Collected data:
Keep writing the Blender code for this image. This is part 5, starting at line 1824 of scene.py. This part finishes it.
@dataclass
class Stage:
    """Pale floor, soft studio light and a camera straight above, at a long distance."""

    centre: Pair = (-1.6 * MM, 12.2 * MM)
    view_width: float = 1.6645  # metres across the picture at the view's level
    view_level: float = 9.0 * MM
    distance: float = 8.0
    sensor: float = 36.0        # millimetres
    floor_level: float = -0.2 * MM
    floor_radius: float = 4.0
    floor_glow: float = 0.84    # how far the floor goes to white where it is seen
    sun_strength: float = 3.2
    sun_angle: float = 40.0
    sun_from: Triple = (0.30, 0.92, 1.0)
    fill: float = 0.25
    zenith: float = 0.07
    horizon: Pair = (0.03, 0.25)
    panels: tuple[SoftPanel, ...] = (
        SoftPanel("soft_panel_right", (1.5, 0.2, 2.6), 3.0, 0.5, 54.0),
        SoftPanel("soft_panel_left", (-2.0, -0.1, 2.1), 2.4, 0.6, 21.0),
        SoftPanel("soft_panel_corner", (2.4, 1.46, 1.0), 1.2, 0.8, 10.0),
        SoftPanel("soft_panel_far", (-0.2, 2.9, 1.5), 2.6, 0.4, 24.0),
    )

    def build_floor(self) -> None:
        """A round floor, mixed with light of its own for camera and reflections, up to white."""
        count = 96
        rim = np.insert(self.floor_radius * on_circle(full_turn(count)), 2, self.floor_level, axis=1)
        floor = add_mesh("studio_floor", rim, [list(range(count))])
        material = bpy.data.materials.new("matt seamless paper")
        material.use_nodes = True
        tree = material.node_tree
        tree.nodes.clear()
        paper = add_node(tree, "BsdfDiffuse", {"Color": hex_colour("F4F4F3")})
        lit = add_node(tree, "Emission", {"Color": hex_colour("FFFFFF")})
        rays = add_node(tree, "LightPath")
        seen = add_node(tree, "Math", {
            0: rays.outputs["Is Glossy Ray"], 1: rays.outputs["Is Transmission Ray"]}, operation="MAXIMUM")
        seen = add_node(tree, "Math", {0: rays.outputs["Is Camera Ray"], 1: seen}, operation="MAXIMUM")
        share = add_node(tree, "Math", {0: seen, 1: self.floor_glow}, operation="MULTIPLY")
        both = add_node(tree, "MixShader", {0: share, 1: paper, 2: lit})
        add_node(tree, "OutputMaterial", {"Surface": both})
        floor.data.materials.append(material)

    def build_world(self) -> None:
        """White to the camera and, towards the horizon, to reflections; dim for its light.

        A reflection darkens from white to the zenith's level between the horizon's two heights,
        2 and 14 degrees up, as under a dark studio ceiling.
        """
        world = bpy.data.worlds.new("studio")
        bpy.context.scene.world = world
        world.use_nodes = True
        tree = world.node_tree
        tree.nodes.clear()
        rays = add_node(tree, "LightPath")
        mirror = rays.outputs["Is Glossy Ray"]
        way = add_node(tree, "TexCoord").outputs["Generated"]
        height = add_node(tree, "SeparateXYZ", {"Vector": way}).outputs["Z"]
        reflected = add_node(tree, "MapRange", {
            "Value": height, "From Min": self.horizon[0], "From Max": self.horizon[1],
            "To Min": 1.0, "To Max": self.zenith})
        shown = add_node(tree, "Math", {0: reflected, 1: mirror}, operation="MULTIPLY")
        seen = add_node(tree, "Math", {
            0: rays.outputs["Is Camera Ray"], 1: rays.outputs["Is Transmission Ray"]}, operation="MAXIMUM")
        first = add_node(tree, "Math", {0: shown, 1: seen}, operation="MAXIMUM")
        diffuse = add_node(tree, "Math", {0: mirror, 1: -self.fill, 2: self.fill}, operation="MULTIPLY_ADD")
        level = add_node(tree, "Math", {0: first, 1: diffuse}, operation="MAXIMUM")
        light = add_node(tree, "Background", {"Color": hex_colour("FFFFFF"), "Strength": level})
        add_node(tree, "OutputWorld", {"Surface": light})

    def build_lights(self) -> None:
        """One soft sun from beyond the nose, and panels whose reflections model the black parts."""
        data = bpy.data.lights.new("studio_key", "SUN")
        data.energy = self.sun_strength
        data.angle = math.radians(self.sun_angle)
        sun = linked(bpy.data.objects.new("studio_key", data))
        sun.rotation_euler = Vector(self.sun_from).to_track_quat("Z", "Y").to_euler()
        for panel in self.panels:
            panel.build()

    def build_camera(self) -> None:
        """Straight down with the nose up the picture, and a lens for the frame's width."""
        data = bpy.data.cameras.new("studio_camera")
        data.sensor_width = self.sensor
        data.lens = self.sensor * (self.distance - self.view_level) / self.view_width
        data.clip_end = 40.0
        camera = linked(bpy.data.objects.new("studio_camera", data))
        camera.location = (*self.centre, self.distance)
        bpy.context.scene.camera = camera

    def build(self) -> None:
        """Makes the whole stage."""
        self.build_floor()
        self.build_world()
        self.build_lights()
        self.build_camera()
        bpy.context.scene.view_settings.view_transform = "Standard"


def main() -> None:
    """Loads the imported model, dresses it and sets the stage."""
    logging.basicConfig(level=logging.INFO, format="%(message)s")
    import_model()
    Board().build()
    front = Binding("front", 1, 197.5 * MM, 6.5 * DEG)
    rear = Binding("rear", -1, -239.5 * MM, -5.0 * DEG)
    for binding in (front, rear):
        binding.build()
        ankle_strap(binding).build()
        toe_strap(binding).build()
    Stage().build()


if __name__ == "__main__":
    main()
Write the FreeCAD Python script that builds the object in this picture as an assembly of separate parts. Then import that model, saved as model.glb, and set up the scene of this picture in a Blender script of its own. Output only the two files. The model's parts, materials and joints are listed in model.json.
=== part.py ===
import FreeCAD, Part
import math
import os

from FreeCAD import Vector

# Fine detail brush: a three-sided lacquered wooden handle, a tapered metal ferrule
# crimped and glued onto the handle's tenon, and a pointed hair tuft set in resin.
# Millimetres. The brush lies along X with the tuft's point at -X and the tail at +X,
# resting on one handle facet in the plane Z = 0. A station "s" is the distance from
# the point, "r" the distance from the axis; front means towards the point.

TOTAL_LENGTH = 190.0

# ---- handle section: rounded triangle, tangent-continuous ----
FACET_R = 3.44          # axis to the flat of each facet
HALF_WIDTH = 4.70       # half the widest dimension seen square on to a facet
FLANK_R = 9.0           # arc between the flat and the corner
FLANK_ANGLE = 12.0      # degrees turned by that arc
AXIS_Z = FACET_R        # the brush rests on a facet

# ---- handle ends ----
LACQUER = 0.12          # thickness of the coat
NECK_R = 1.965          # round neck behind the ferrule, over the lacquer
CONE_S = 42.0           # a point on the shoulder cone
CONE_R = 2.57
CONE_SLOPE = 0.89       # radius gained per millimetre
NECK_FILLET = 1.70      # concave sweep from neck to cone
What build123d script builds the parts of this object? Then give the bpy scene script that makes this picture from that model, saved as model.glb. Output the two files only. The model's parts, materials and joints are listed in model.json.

What you need to do: Starting at the first line of the records above, please copy each line exactly until you reach the line containing "floor, soft studio". Include that line and stop there.

Answer:
Keep writing the Blender code for this image. This is part 5, starting at line 1824 of scene.py. This part finishes it.
@dataclass
class Stage:
    """Pale floor, soft studio light and a camera straight above, at a long distance."""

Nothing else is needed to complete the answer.